L’ouvrage est présenté comme « la première véritable enquête sur le mouvement macronien et ses représentants ». Une enquête dans laquelle sont forcément évoqués ou cités certains députés de notre région.
« Le problème avec les costumes, c’est qu’ils anonymisent encore plus les inconnus ». La première phrase du livre est assassine mais plante bien le décor. Comme la plupart des députés LREM présents ce jour de juin 2017 dans les jardins de l’Assemblée Nationale, Manon Rescan est toute nouvelle, elle aussi, mais comme journaliste au service politique du Monde. Elle vient de raconter la campagne présidentielle et va maintenant suivre La République En Marche pour ses premiers pas au pouvoir.
Elle consacre aussi une partie de son livre à la campagne des Législatives. Elle évoque notamment « un panel parfait », « digne d’une campagne de pub Benetton », le 6 avril 2017 sur le plateau de l’Emission Politique de France2. Figurent parmi ses premiers candidats officiels au poste de député, Elisabeth Toutut-Picard, future parlementaire de Haute-Garonne ou encore Mireille Robert qui sera élue dans l’Aude.
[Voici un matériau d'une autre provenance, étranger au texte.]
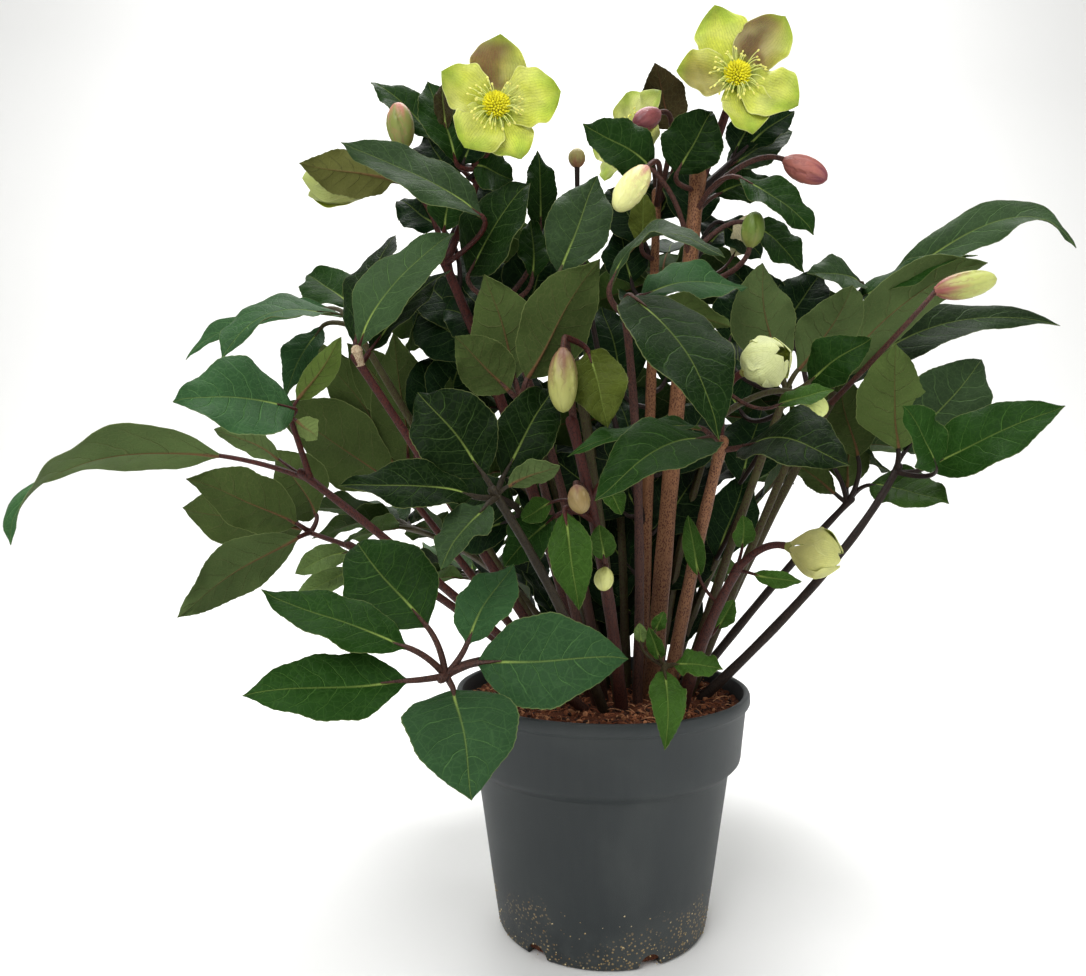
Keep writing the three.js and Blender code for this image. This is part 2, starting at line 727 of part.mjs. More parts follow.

Cette deuxième campagne, après celle de la Présidentielle, sonne déjà la fin pour certains pionniers du mouvement. « Qu’importe qu’il y ait sur la circonscription un comité local d’En Marche avec d’autres aspirants à l’investiture » fait remarquer la journaliste quand elle évoque la candidature de Bruno Bonnell à Villeurbanne face à Najat Vallaud Belkacem. Plus proche de nous, on se souvient des fondateurs d’EM 32 qui ont quitté le navire, écoeurés, avant même que l’aventure de la gouvernance du pays ne commence vraiment.
Nouveau monde ? Pas vraiment…
En Marche, la politique autrement ? Pas vraiment si l’on en croit l’auteur qui dénonce un « renouvellement en trompe-l’œil ». Lors de sa première année à suivre l’Assemblée, elle se dit notamment frappée par « la quantité de membres du Parti Radical de Gauche » qu’elle rencontre dans les rangs de la majorité. Parmi eux, le député de l’Aveyron Stéphane Mazars. « Dans sa vie, cet élu nouveau monde ne s‘est pas contenté d’être sénateur. Auparavant, il fut adjoint au maire de Rodez, candidat aux législatives en 2012 sous l’étiquette PRG-Modem et conseiller départemental de l’Aveyron ».
Cité également comme « recalé du Parti Socialiste » ayant intégré LREM, M’Jid El Guerrab que nous avions connu ici alors qu’il avait intégré le cabinet de l’ariégeois Jean-Pierre Bel quand ce dernier était Président du Sénat. Manon Rescan s’appuie enfin sur le sociologue Luc Rouban qui « conclut que sur les trois cent huit députés La République en Marche élus en juin 2017, les deux tiers ont déjà eu une expérience politique ou « para-politique » ».
« Ils n’ont pas les codes », un agent de l’Assemblée Nationale
Pour les vrais nouveaux en revanche, la campagne n’est pas forcément une partie de plaisir. « Les premiers visages des futurs députés En Marche qui se font connaître sont en effet ceux de ces femmes tétanisées sur les plateaux télé, qui perdent leurs moyens, bafouillent, ânonnent et deviennent la risée des réseaux sociaux ». Dans cette veine, la deuxième partie de l’ouvrage s’intitule « les amateurs de la République ». « Je ne sais pas ce que je trouve le plus risible commente l’auteur : ces députés qui se comportent en touristes dans le Palais de la République ou cette institution déboussolée par des fenêtres ouvertes et des trognons de pommes (semés dans le jardin) ».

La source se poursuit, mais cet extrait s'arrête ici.